Amos Oz – Giuda

Tutti quei chiodi nella carne glieli ho piantati io. Tutte quelle gocce di sangue colate dal suo corpo puro, le ho versate io. Lui sin dall’inizio ha sempre saputo fin dove arrivava la sua forza, e io no. Io ho creduto in lui molto più di quanto lui non credesse in se stesso. Sono stato io a spingerlo a promettere cielo nuovo e terra nuova. Un regno non di questo mondo. A promettere la redenzione. A promettere la vita eterna. Lui aveva solo in mente di continuare a procedere qui su questa terra, a guarire i malati e saziare gli affamati e seminare nei cuori amore e compassione. Nulla di più.

DUE PAROLE

Il sensibile studente Shemuel Asch, preda di una classica crisi esistenziale scaturita in seguito alla rottura con la promessa sposa e al fallimento economico della propria famiglia, decide di rispondere ad uno strano annuncio trovato sui muri di un caffè universitario. Diventa quindi accompagnatore sedentario, una sorta di badante a mezza pensione, di un vecchio disabile di immensa cultura, tale Gershom Wald. Quest’ultimo, uomo spigoloso, dalla parlantina raffinata e dal nozionismo enciclopedico, vive rinchiuso nella sua abitazione-roccaforte, divisa con la moglie del defunto e unico figlio. Pensa così di potersi dedicare alla sua opera principale “Gesù visto dagli ebrei”, una specie di esegesi evangelica del tutto personale, che spesso si interroga sulla figura di colui che più di tutti, secondo il giovane autore, avrebbe creduto nella verità e nella figura di Cristo: Giuda Iscariota.
“il cui scopo e senso della vita si infransero sotto i suoi occhi sgomenti, Giuda che capì di aver causato con le proprie mani la morte dell’uomo che più amava e ammirava, se ne andò a impiccarsi. Così[…] “così morì il primo cristiano. L’ultimo cristiano. L’unico cristiano.”
La figura di Giuda è usata come una metafora a incastri, lungo un tappeto narrativo dove si interallacciano uomini simili, primo su tutti il padre dell’ammaliante Atalia (nuora del Wald), il famoso Shaltiel Abrabanel, amico-nemico di Ben Gurion, ed persino entità, vedasi il socialismo, nonché lo stesso stato di Israele.
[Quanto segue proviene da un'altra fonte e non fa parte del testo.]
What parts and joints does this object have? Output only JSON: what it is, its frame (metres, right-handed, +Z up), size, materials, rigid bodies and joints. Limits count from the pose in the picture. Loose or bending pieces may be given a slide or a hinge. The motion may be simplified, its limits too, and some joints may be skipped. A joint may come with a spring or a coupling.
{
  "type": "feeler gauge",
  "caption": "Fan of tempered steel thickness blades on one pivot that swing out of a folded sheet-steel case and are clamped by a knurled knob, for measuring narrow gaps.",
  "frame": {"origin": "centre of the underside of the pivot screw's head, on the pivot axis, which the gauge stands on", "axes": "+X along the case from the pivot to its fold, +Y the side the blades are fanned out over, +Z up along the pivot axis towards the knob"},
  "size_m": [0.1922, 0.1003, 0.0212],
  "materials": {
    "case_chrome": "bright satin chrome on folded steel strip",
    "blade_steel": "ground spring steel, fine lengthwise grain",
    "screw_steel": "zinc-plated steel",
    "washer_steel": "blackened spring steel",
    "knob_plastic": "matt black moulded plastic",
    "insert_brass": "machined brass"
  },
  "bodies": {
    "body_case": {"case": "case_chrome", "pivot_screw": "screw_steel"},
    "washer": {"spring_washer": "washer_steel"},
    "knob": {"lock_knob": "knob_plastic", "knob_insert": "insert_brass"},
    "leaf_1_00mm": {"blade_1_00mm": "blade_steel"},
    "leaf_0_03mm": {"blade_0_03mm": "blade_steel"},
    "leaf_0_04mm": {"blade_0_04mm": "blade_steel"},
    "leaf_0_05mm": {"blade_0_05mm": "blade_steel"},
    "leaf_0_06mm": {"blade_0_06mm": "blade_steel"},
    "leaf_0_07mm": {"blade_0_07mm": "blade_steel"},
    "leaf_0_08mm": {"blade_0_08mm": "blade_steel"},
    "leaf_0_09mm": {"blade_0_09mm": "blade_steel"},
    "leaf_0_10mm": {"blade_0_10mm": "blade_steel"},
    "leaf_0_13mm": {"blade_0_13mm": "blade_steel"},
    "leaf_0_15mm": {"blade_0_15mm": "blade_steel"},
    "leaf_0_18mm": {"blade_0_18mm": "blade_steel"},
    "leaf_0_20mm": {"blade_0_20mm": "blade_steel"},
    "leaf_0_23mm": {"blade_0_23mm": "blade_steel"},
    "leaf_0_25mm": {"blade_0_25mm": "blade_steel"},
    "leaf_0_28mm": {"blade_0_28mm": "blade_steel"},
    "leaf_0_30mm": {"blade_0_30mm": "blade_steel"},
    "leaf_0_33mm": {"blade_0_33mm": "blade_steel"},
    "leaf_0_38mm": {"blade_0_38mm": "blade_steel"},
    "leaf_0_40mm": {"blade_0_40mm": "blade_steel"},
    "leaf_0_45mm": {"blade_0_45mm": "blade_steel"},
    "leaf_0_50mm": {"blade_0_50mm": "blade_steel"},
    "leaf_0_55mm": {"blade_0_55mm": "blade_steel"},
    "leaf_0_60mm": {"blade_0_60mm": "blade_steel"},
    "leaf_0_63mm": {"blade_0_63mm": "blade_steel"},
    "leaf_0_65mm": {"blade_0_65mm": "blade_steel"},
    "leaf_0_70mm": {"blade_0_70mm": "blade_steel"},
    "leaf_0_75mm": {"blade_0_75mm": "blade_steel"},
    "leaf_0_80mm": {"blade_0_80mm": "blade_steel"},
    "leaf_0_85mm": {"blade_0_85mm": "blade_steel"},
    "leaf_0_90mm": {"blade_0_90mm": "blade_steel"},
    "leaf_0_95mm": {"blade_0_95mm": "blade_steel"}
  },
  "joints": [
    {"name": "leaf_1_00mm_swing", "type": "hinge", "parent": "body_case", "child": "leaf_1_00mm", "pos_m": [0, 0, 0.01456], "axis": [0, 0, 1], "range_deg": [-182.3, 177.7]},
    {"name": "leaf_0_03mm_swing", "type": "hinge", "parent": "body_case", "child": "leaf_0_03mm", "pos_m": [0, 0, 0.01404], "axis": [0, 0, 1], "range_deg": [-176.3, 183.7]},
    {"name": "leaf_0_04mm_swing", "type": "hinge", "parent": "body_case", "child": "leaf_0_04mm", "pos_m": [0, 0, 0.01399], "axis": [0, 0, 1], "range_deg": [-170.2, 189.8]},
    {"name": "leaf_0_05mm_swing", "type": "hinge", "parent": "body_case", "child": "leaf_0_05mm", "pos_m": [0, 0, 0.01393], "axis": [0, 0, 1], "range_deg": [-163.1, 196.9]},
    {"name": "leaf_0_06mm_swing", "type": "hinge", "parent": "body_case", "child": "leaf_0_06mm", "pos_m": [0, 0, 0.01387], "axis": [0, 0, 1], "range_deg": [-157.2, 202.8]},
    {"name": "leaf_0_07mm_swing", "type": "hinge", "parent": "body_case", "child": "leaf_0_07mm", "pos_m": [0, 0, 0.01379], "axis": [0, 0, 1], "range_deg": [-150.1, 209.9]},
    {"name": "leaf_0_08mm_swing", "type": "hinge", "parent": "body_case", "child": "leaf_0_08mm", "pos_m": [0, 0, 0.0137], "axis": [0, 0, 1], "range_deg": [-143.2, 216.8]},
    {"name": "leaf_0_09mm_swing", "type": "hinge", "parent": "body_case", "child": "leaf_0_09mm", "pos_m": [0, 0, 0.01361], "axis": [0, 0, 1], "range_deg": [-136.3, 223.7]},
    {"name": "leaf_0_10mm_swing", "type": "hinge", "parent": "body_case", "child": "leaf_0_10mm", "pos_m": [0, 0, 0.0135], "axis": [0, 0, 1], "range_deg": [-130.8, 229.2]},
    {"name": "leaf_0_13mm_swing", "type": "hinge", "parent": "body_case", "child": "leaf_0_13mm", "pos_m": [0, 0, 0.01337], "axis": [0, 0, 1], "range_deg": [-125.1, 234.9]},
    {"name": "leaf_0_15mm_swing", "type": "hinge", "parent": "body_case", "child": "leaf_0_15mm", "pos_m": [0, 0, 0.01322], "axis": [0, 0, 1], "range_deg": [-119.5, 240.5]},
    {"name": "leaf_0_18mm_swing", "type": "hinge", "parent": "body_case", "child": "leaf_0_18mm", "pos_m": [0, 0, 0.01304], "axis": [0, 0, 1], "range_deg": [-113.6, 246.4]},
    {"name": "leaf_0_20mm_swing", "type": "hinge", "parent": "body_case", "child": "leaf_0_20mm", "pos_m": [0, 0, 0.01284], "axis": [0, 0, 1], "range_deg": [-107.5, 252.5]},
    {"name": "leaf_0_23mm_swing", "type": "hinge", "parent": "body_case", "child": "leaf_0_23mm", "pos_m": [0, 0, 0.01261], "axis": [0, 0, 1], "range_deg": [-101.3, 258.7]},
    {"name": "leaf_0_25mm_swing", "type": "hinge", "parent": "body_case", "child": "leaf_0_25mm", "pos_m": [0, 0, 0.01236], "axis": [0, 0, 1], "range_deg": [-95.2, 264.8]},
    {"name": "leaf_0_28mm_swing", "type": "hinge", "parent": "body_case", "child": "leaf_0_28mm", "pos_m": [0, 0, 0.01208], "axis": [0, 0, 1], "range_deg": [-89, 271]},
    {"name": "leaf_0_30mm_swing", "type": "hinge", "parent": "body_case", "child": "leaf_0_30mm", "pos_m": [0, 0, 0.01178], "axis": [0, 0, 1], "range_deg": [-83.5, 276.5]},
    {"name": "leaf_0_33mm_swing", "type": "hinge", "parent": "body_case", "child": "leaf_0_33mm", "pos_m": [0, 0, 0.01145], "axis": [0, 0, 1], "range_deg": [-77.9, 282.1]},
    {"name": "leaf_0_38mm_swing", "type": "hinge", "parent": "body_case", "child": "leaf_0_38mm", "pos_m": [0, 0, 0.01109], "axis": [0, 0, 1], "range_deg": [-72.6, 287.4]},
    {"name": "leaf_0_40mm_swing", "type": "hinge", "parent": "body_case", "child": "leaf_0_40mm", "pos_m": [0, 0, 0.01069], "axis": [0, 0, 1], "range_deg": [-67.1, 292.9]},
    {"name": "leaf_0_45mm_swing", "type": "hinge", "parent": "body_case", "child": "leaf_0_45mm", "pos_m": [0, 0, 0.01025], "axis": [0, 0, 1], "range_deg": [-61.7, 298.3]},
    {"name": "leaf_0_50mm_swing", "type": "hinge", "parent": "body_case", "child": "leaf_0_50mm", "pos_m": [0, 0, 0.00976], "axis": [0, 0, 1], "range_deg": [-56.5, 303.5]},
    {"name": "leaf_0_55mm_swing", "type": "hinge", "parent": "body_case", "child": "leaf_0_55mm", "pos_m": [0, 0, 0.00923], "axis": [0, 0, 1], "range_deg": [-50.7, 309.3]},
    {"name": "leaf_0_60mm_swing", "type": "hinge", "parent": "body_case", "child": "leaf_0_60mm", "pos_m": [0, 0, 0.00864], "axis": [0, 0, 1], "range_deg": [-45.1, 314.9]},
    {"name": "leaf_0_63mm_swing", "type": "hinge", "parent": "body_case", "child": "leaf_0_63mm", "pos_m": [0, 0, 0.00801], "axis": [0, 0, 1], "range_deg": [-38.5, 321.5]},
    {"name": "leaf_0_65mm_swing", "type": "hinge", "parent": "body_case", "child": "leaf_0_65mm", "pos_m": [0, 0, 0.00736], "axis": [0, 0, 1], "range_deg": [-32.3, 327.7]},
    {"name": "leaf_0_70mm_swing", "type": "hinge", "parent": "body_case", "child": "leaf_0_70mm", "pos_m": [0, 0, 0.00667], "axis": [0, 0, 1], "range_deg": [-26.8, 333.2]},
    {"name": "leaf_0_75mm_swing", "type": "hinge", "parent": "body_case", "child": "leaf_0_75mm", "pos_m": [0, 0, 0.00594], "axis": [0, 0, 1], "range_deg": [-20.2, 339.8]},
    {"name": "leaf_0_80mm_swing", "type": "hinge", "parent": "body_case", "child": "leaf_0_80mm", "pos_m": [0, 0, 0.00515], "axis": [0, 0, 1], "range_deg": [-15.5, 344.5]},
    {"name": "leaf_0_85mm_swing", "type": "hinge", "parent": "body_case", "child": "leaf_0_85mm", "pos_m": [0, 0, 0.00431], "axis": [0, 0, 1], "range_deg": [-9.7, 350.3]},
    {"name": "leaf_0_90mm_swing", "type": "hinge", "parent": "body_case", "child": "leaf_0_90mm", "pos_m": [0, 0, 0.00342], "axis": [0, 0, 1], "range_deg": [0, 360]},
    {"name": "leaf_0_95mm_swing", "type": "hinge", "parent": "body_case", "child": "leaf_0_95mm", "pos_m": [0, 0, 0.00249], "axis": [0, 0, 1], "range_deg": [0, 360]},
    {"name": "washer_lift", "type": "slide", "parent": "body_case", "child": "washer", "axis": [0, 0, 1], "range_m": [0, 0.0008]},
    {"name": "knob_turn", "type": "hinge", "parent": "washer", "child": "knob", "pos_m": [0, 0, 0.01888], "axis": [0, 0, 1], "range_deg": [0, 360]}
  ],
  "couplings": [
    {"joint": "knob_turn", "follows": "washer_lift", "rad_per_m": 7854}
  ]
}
È un libro infatti, Giuda, che mi sento di dire (nonostante la mia completa ignoranza in materia) potenzialmente blasfemo per i convinti Israeliti, per i sionisti e forse anche per qualche frangia cattolica. Cos’è infatti Giuda? Cosa rappresenta? Dice Shemuel (anch’egli accostabile a certi tratti di controtendenza tipici dei traditori o rivoluzionari): Chi è pronto al cambiamento […] chi ha il coraggio di cambiare, viene sempre considerato un traditore da coloro che non sono capaci di nessun cambiamento, e hanno una paura da morire del cambiamento e non lo capiscono e hanno disgusto di ogni cambiamento.” Giuda è il vento del cambiamento, del nuovo, dell’istinto. È semplicemente il cieco coraggio di credere nelle proprie idee. Un coraggio così cieco da essere in grado di portarle fino alla loro rovina. Nonostante mi senta di far rientrare questa lettura nel genere di romanzo storico-politico, non posso negare di averne percepito una forte componente formativa, lungo la quale il protagonista del racconto impara a diventare uomo. L’istinto adolescenziale si plasma in esperienza, coadiuvata anche dalla madre-moglie-prostituta-madonna di Atalia. La staticità della casa, cementificata tanto quanto le idee e i luoghi comuni delle persone. La rigidità delle sue camere, delle sue posizioni ben definite. L’inflessibilità delle routine che governano l’ambiente (il pasto portato dalla vicina di casa, l’impossibilità ad uscire dall’edificio, il ripetersi incessabile degli eventi etc) sono le espressioni dell’arroccamento di posizioni integraliste ed inflessibili, che nessuna forza o idea riuscirà a crepare nel tempo. Nemmeno quelle spinte da anime ribelli e fuori dall’ordinario, consegnate alla storia nella loro mancata verità, adombrate dalla patina di pregiudizio dei loro contemporanei. Abrabanel, il ruvido padre amico degli arabi, reietto. Reprobo d’eccellenza. Giuda Iscariota. Eterno adolescente.